Oireachtas Joint and Select Committees

Friday, 17 May 2013

Joint Oireachtas Committee on Health and Children

Heads of Protection of Life during Pregnancy Bill 2013: Public Hearings

4:05 pm

Dr. Peter Boylan:

The legislation is incredibly restrictive by international standards. Any suggestion this is a liberal legislative programme needs to be utterly rejected. Comparisons with the United Kingdom or any other country in Europe - in fact, any other country apart from Malta - are disingenuous and false. This is incredibly restrictive which everybody needs to recognise. I have a fundamental problem with people abrogating the term "pro-life" to themselves and trying to paint me into a corner where I am held up as not being pro-life. Nothing could be further from the truth. As I have spent my entire professional career trying to care for and save lives, I have a fundamental personal objection to this.

Deputy Terence Flanagan asked about clarity regarding the law. This will clarify things for us as physicians practising on a daily basis. At the moment we are left to interpret the Constitution in our daily jobs. It does not happen very often, but it does happen when there is a risk to the life of the mother. We cannot be expected to interpret the Constitution; we are not constitutional lawyers. We are dependent on the members of the committee, the legislators, to do their job, for which they are paid, and legislate. It has taken a long time and I applaud the Government for initiating the process and, at last, legislating and standing up and doing what is required to protect the lives of mothers and give us the certainty that we can practise as we need to do.

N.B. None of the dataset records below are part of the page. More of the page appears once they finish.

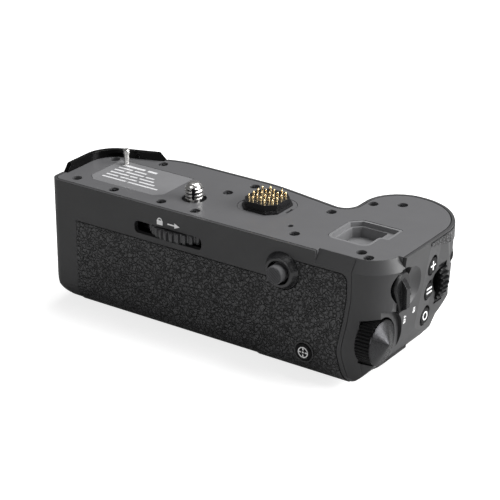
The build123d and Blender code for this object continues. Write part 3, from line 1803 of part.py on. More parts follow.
def battery_tray():
    """Sliding tray with low rails, an end wall and a low lip at the contacts."""
    end_x0 = battery_left - tray_end_wall
    right = battery_right + tray_rail
    tray = block(end_x0, right, tray_rear, tray_front, tray_low, tray_top_face)
    rail_top = tray_top_face + tray_rail_height
    tray += block(end_x0, right, tray_rear, battery_rear, tray_low, rail_top)
    tray += block(end_x0, right, battery_front, tray_front, tray_low, rail_top)
    lip_top = tray_top_face + tray_lip_height
    tray += block(battery_right, right, tray_rear, tray_front, tray_low, lip_top)
    wall_top = bay_ceiling - moving_gap - seal_width
    tray += block(end_x0, battery_left, tray_rear + seal_width, tray_front - seal_width, tray_low, wall_top)
    tray &= body_volume(wall + bay_gap - hair_gap)
    for y, z in tray_screw_places():
        tray -= rod_x(y, z, end_x0 - overrun, battery_left + overrun, tray_screw_radius + hair_gap)
        tray -= rod_x(
            y, z, battery_left - screw_head_height, battery_left + overrun, tray_screw_head + hair_gap
        )
    return tray


def tray_screw_places():
    """Y and Z of the screws between the tray and its cover."""
    z = (tray_top_face + bay_ceiling) / 2
    front = pod_left_y - tray_screw_head - wall
    return [(front, z + tray_rail_height), (front, z - tray_rail_height)]


def tray_screws():
    """Screws that hold the cover on the tray."""
    screws = []
    for y, z in tray_screw_places():
        head = rod_x(y, z, battery_left - screw_head_height, battery_left, tray_screw_head)
        end = battery_left - screw_head_height - tray_screw_length
        screws.append(head + rod_x(y, z, end, battery_left - screw_head_height, tray_screw_radius))
    return screws


def tray_seal():
    """Rubber frame round the tray's end wall."""
    x1 = battery_left - (tray_end_wall - seal_thickness) / 2
    x0 = x1 - seal_thickness
    top = bay_ceiling - moving_gap
    outer = block(x0, x1, tray_rear, tray_front, tray_top_face + tray_rail_height, top)
    inner_rear, inner_front = tray_rear + seal_width, tray_front - seal_width
    inner = block(x0 - overrun, x1 + overrun, inner_rear, inner_front, tray_low, top - seal_width)
    return (outer - inner) & body_volume(wall + bay_gap)


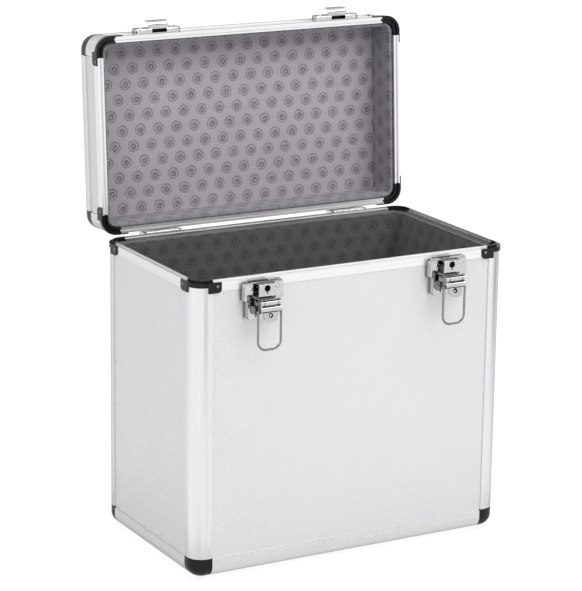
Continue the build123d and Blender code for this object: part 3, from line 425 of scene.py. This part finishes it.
def lever_plating(tone):
    """Plating of the levers, painted black round the small hole in the tab, as painted shade."""
    plated = plated_steel("lever_plating", tone, crescent=0.9, turn_away=(0.3, 0.7))
    axes = plated.add("ShaderNodeSeparateXYZ", plated.place()).outputs
    aside = plated.math("SUBTRACT", plated.math("ABSOLUTE", axes[0]), LATCH_X)
    above = plated.math("SUBTRACT", axes[2], TAB_HOLE_Z)
    front = plated.math("LESS_THAN", axes[1], FRONT_Y - TAB_OUT)
    near = plated.math("LESS_THAN", plated.length(aside, above), TAB_HOLE_REACH)
    plated.darken(plated.math("MULTIPLY", front, near))
    return plated


def strike_plating(tone):
    """Plating of the strikes, painted black in the depth of the window under the hook, as painted shade.

    The place is turned back about the hinge, so that the window is a plain box on the shut lid.
    """
    plated = plated_steel("strike_plating", tone, crescent=0.4)
    hinge = Vector((0, HINGE_Y + BODY_MIDDLE_Y, HINGE_Z))
    shut = plated.add("ShaderNodeMapping", plated.place())
    shut.inputs["Rotation"].default_value = (OPEN_LEAN, 0, 0)
    shut.inputs["Location"].default_value = hinge - Matrix.Rotation(OPEN_LEAN, 3, "X") @ hinge
    axes = plated.add("ShaderNodeSeparateXYZ", shut.outputs[0]).outputs
    aside = plated.math("COMPARE", plated.math("ABSOLUTE", axes[0]), LATCH_X, WINDOW_HALF[0])
    deep = plated.math("COMPARE", axes[1], FRONT_Y - WINDOW_OUT, WINDOW_HALF[1])
    high = plated.math("COMPARE", axes[2], WINDOW_Z, WINDOW_HALF[2])
    plated.darken(plated.math("MULTIPLY", aside, plated.math("MULTIPLY", deep, high)))
    return plated


def lock_steel():
    """Dull turned steel inside the lock, painted near black as painted shade in the lock."""
    deep, pale = (0.02, 0.02, 0.021), (0.045, 0.045, 0.047)
    steel = Finish("lock_barrel_steel", pale, Metallic=1.0, Roughness=0.5)
    grain = steel.noise(steel.place(), 1500, 2)
    steel.color(steel.blend_colors(steel.span(grain, 0.3, 0.7, 0, 1), deep, pale))
    steel.bump(grain, 0.00003, 0.6)
    return steel.material


def moulded_black(name, tone, roughness, scale):
    """Matt black rubber or grip plastic with a fine pebbled skin."""
    skin = Finish(name, (tone, tone, tone), Roughness=roughness)
    place = skin.place()
    pebble = skin.noise(place, scale, 3)
    dust = skin.noise(place, 60, 3)
    skin.color(skin.blend_colors(skin.span(dust, 0.4, 0.75, 0, 1), (tone, tone, tone), (tone * 2.2,) * 3))
    skin.rough(skin.span(pebble, 0.3, 0.7, roughness - 0.08, roughness + 0.1))
    skin.bump(pebble, 0.00012, 0.6)
    return skin.material


def mark_place(foam, run):
    """Distance in millimetres and turn in whole turns, about the centre of the nearest mark.

    The centres stand as in pressed_marks, and two noises make the strokes waver a little.
    """
    axes = foam.add("ShaderNodeSeparateXYZ", run).outputs
    rise = foam.math("DIVIDE", foam.math("SUBTRACT", axes[1], MARK_START[1]), MARK_ROW)
    row = foam.math("ROUND", rise)
    pitches = foam.math("DIVIDE", foam.math("SUBTRACT", axes[0], MARK_START[0]), MARK_PITCH)
    along = foam.math("SUBTRACT", pitches, foam.math("MULTIPLY", row, MARK_SHIFT))
    x = foam.math("MULTIPLY", foam.math("SUBTRACT", along, foam.math("ROUND", along)), MARK_PITCH * 1000)
    y = foam.math("MULTIPLY", foam.math("SUBTRACT", rise, row), MARK_ROW * 1000)
    limits = (0.3, 0.7, -STROKE_WAVER, STROKE_WAVER)
    x = foam.math("ADD", x, foam.span(foam.noise(run, 420, 1), *limits))
    y = foam.math("ADD", y, foam.span(foam.noise(run, 390, 1), *limits))
    return foam.length(x, y), foam.math("DIVIDE", foam.math("ARCTAN2", y, x), 2 * pi)


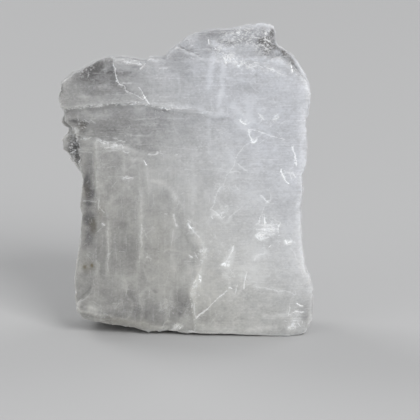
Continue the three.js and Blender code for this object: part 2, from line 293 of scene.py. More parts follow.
def crisp_edges(solid):
    """The sharp edges of the solid, and a tree of places along them that finds the nearest one."""
    edges = [
        (edge.verts[0].co.copy(), edge.verts[1].co.copy())
        for edge in solid.edges
        if edge.calc_face_angle(0) > SHARP
    ]
    places = [
        (start.lerp(end, share), index)
        for index, (start, end) in enumerate(edges)
        for share in np.linspace(0, 1, 2 + int((end - start).length / EDGE_PULL))
    ]
    tree = KDTree(len(places))
    for place, index in places:
        tree.insert(place, index)
    tree.balance()
    return edges, tree


def snap(even, solid):
    """Moves each vertex to the nearest place on the solid's surface, or onto a crisp edge close by."""
    surface = BVHTree.FromBMesh(solid)
    edges, tree = crisp_edges(solid)
    for vert in even.verts:
        place = surface.find_nearest(vert.co)[0]
        _, index, distance = tree.find(place)
        if distance < EDGE_PULL:
            start, end = edges[index]
            foot, share = intersect_point_line(place, start, end)
            place = start.lerp(end, min(max(share, 0), 1)) if not 0 <= share <= 1 else foot
        vert.co = place


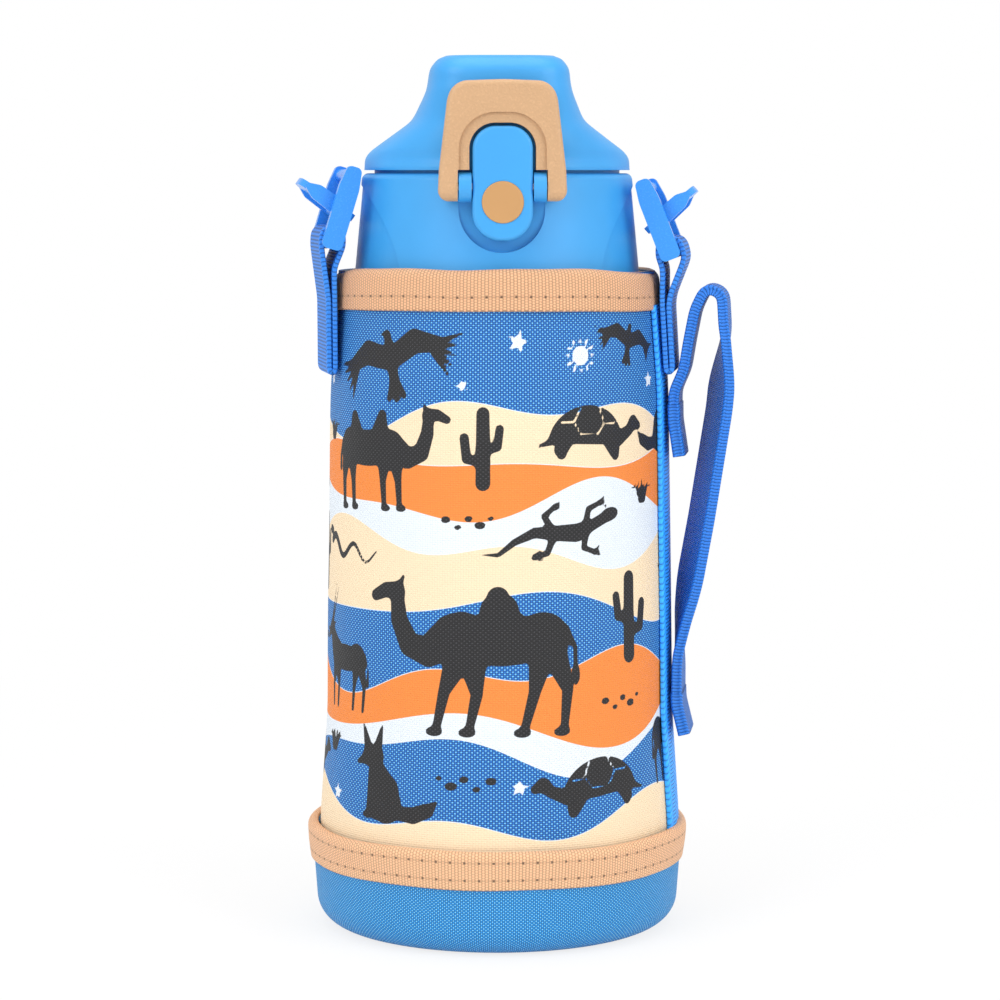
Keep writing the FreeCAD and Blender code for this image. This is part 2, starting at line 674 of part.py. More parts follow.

An obstetrician feeling uncomfortable can invoke the conscientious objection clause. That is not an issue. Questions were asked about whether we would terminate a single twin if the mother asked for it. No, let us not go there, as that is getting into silly territory.

Senator Paul Bradford made reference to the health of the mother. This is about the life of the mother; not about her health. We are concerned that if a woman is not allowed to have a termination of pregnancy, she will die, not that she will be unhealthy. This is about death. Stop introducing the term "health" because it is irrelevant.

Ireland is not a chilling place. It is very good, but it is not because of the facilities available or anything else; it is in spite of what Dr. Coulter-Smith has very eloquently and repeatedly drawn attention to in terms of deficiencies in services.

I was asked if I had ever been unable to intervene because of the current legal situation, to carry out a termination of pregnancy and the woman had died. I have not, but I have personal, inside information and knowledge from the west of a woman who died last year because the doctors were unable to terminate the pregnancy because of the law.